>>

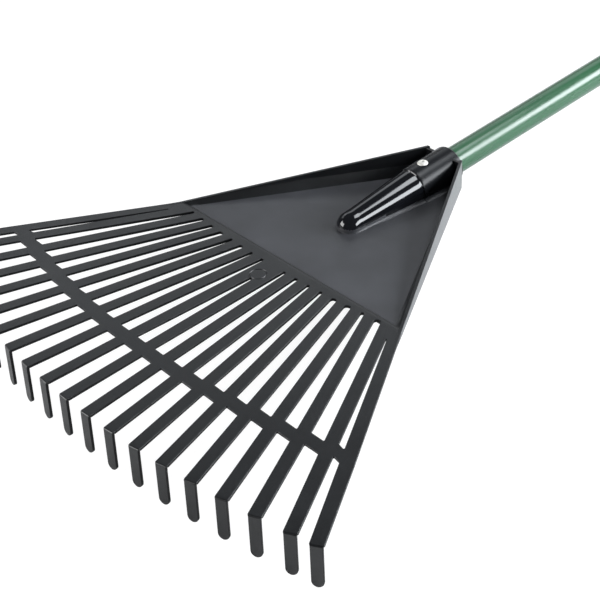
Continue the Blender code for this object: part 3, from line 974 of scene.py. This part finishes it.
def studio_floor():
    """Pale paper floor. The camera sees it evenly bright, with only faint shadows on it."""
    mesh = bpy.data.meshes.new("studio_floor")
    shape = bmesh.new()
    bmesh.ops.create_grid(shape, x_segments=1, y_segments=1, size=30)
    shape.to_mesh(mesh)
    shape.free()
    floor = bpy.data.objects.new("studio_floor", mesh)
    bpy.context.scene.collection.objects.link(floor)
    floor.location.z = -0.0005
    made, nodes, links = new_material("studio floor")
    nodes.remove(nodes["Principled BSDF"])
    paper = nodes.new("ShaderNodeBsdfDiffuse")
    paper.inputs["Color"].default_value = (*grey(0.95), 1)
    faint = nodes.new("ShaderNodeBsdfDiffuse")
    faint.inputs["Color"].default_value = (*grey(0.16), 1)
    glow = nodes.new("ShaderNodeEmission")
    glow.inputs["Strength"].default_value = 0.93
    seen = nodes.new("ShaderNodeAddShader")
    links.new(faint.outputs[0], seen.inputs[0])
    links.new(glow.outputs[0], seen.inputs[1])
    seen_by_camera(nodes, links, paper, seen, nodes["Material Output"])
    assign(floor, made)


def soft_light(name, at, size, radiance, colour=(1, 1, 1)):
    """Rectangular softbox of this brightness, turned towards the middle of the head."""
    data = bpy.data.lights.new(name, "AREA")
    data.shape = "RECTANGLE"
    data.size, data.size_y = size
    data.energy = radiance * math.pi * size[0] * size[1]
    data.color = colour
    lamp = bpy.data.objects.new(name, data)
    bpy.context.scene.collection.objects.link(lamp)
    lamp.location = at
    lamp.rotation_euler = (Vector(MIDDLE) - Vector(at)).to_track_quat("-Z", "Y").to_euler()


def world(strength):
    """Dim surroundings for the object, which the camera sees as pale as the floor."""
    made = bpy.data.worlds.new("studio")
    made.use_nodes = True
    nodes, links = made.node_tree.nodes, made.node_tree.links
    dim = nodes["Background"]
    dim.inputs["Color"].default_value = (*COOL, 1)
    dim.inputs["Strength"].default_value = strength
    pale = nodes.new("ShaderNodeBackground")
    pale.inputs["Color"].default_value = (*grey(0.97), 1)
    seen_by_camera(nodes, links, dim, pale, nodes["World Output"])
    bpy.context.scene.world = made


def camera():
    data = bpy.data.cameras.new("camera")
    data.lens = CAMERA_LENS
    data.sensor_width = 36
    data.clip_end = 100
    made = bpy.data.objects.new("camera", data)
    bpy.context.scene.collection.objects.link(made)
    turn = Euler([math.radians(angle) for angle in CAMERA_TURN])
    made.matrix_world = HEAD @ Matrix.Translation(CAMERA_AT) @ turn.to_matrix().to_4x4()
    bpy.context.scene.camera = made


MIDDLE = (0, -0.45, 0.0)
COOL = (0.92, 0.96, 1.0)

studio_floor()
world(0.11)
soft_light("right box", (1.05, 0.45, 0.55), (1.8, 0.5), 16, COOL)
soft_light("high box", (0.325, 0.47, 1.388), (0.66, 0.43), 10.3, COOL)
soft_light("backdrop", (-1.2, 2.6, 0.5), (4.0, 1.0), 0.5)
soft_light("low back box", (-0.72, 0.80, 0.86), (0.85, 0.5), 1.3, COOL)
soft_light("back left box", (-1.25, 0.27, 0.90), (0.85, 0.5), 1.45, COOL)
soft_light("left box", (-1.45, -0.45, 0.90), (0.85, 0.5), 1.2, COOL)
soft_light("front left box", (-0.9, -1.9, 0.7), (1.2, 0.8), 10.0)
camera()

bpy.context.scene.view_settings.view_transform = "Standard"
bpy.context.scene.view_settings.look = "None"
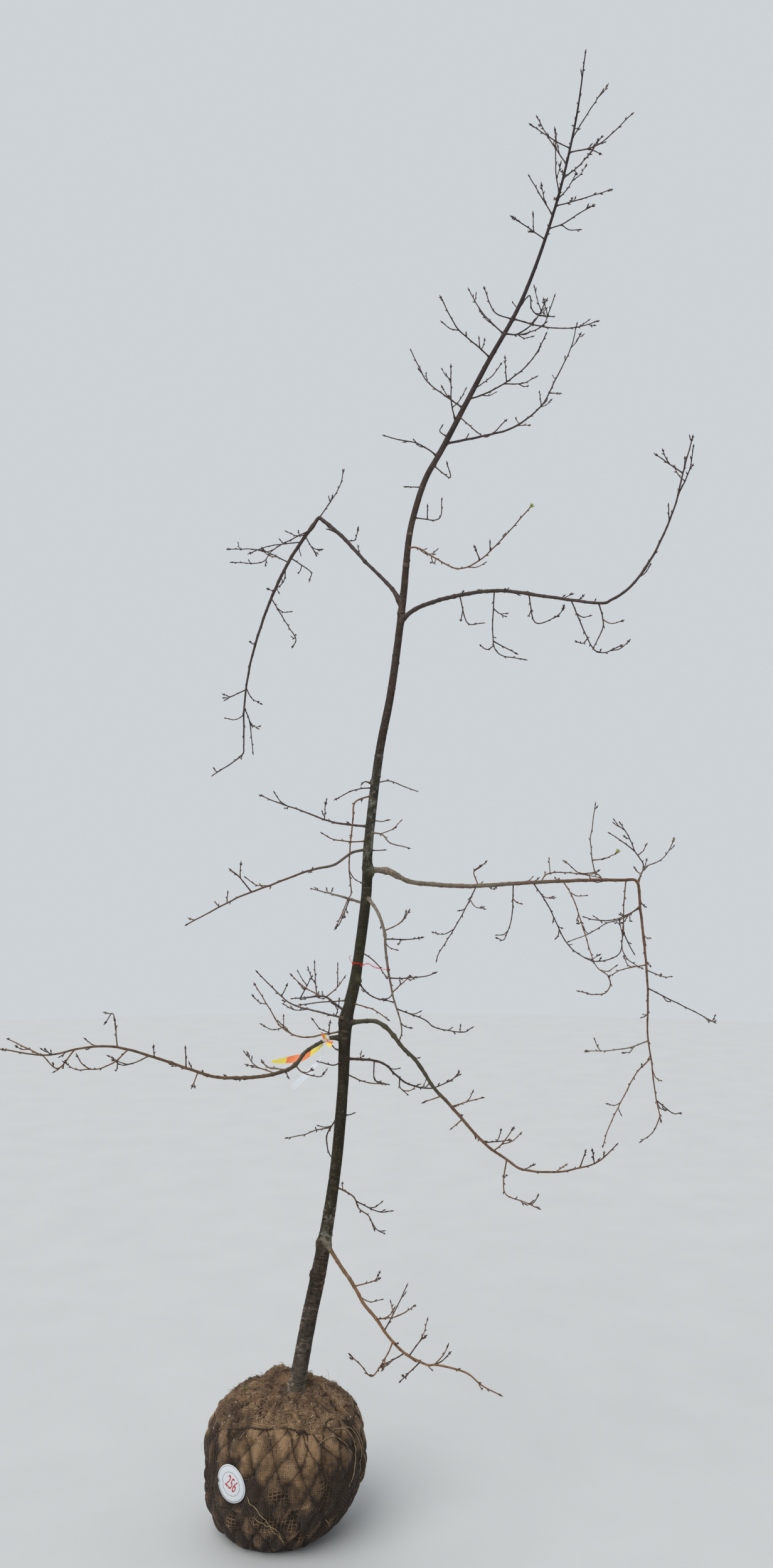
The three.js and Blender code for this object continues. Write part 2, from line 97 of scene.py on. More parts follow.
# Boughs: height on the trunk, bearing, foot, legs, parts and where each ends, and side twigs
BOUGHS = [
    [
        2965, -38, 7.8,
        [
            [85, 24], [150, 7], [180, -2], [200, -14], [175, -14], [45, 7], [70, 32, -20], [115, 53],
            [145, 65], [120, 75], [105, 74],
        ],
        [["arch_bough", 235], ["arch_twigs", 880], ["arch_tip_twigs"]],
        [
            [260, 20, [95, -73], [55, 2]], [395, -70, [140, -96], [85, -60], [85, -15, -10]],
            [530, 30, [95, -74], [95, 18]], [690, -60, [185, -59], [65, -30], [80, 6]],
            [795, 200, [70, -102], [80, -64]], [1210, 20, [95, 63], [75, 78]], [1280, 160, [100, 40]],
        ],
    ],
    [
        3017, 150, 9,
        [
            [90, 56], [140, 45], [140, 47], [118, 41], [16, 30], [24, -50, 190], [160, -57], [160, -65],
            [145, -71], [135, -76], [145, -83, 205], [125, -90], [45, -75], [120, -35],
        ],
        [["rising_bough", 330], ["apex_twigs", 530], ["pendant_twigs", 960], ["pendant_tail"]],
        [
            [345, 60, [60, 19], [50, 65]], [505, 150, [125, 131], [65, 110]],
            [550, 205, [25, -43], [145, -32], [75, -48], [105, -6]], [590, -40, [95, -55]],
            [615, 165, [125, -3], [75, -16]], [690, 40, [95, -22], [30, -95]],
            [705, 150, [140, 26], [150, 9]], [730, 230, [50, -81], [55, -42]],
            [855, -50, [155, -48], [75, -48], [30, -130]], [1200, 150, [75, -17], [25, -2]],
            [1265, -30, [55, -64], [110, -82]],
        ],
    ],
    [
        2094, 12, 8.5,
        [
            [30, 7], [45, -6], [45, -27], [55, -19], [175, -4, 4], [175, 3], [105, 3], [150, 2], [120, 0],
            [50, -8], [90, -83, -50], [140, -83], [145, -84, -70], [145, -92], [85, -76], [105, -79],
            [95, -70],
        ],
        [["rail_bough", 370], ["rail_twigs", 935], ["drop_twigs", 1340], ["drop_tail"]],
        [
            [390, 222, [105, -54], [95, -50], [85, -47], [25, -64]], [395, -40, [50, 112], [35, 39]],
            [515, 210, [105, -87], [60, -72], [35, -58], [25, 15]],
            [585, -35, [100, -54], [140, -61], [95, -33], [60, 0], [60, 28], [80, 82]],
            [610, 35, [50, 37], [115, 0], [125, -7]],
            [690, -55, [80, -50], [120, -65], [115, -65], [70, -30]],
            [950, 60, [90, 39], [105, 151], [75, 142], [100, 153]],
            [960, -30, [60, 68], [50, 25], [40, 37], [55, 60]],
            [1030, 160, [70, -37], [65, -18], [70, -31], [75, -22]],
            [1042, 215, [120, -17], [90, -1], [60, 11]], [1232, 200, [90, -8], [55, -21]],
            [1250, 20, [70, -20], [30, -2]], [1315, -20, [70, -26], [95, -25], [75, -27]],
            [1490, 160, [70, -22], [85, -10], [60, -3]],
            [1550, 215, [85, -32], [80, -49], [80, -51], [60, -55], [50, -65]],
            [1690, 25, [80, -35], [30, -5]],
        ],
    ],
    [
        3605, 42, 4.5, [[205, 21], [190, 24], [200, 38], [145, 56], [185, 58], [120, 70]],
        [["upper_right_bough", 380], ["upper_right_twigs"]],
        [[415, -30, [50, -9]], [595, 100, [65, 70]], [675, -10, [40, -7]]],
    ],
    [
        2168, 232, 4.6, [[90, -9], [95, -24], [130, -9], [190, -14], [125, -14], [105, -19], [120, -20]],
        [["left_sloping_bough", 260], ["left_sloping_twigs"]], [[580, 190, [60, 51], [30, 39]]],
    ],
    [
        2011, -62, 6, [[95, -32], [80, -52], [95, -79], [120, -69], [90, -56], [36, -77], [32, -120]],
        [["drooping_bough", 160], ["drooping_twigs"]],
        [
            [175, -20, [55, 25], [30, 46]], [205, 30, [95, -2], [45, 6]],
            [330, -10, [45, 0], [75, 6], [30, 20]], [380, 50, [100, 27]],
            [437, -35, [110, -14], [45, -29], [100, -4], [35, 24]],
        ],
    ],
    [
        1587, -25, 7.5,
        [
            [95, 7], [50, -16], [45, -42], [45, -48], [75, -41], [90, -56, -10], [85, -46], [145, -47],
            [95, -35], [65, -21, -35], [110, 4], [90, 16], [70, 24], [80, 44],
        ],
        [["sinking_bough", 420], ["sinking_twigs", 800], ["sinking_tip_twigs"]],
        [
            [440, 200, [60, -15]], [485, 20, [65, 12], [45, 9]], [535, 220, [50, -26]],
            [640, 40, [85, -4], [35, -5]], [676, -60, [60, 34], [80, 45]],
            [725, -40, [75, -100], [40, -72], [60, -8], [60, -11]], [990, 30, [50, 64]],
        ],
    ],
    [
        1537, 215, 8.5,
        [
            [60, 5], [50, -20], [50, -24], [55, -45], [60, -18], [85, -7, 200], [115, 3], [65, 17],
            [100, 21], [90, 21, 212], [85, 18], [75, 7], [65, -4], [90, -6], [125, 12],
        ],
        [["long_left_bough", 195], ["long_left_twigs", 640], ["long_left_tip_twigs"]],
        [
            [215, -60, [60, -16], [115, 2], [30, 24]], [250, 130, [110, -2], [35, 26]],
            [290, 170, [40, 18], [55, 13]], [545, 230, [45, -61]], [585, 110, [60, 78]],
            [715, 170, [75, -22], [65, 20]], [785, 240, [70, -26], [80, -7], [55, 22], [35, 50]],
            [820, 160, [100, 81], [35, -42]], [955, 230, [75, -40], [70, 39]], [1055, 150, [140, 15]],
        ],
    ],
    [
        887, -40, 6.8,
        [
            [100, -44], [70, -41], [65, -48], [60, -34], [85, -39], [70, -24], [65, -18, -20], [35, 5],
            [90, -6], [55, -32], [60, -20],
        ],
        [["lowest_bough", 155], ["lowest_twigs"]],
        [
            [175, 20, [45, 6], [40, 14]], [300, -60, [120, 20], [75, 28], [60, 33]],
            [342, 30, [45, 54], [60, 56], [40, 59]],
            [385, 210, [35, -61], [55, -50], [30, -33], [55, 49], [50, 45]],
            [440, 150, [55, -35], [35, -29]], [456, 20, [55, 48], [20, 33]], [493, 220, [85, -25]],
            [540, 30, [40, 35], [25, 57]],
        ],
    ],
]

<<

§ Problem
Starting at the first line of the records above, please copy each line exactly until you reach the line containing "lamp.rotation_euler = (Vector(MIDDLE)". Include that line and stop there.

§ Exercise result
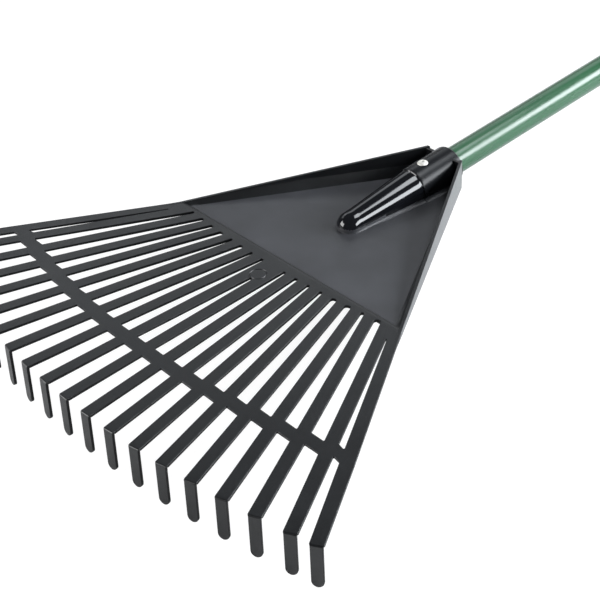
Continue the Blender code for this object: part 3, from line 974 of scene.py. This part finishes it.
def studio_floor():
    """Pale paper floor. The camera sees it evenly bright, with only faint shadows on it."""
    mesh = bpy.data.meshes.new("studio_floor")
    shape = bmesh.new()
    bmesh.ops.create_grid(shape, x_segments=1, y_segments=1, size=30)
    shape.to_mesh(mesh)
    shape.free()
    floor = bpy.data.objects.new("studio_floor", mesh)
    bpy.context.scene.collection.objects.link(floor)
    floor.location.z = -0.0005
    made, nodes, links = new_material("studio floor")
    nodes.remove(nodes["Principled BSDF"])
    paper = nodes.new("ShaderNodeBsdfDiffuse")
    paper.inputs["Color"].default_value = (*grey(0.95), 1)
    faint = nodes.new("ShaderNodeBsdfDiffuse")
    faint.inputs["Color"].default_value = (*grey(0.16), 1)
    glow = nodes.new("ShaderNodeEmission")
    glow.inputs["Strength"].default_value = 0.93
    seen = nodes.new("ShaderNodeAddShader")
    links.new(faint.outputs[0], seen.inputs[0])
    links.new(glow.outputs[0], seen.inputs[1])
    seen_by_camera(nodes, links, paper, seen, nodes["Material Output"])
    assign(floor, made)


def soft_light(name, at, size, radiance, colour=(1, 1, 1)):
    """Rectangular softbox of this brightness, turned towards the middle of the head."""
    data = bpy.data.lights.new(name, "AREA")
    data.shape = "RECTANGLE"
    data.size, data.size_y = size
    data.energy = radiance * math.pi * size[0] * size[1]
    data.color = colour
    lamp = bpy.data.objects.new(name, data)
    bpy.context.scene.collection.objects.link(lamp)
    lamp.location = at
    lamp.rotation_euler = (Vector(MIDDLE) - Vector(at)).to_track_quat("-Z", "Y").to_euler()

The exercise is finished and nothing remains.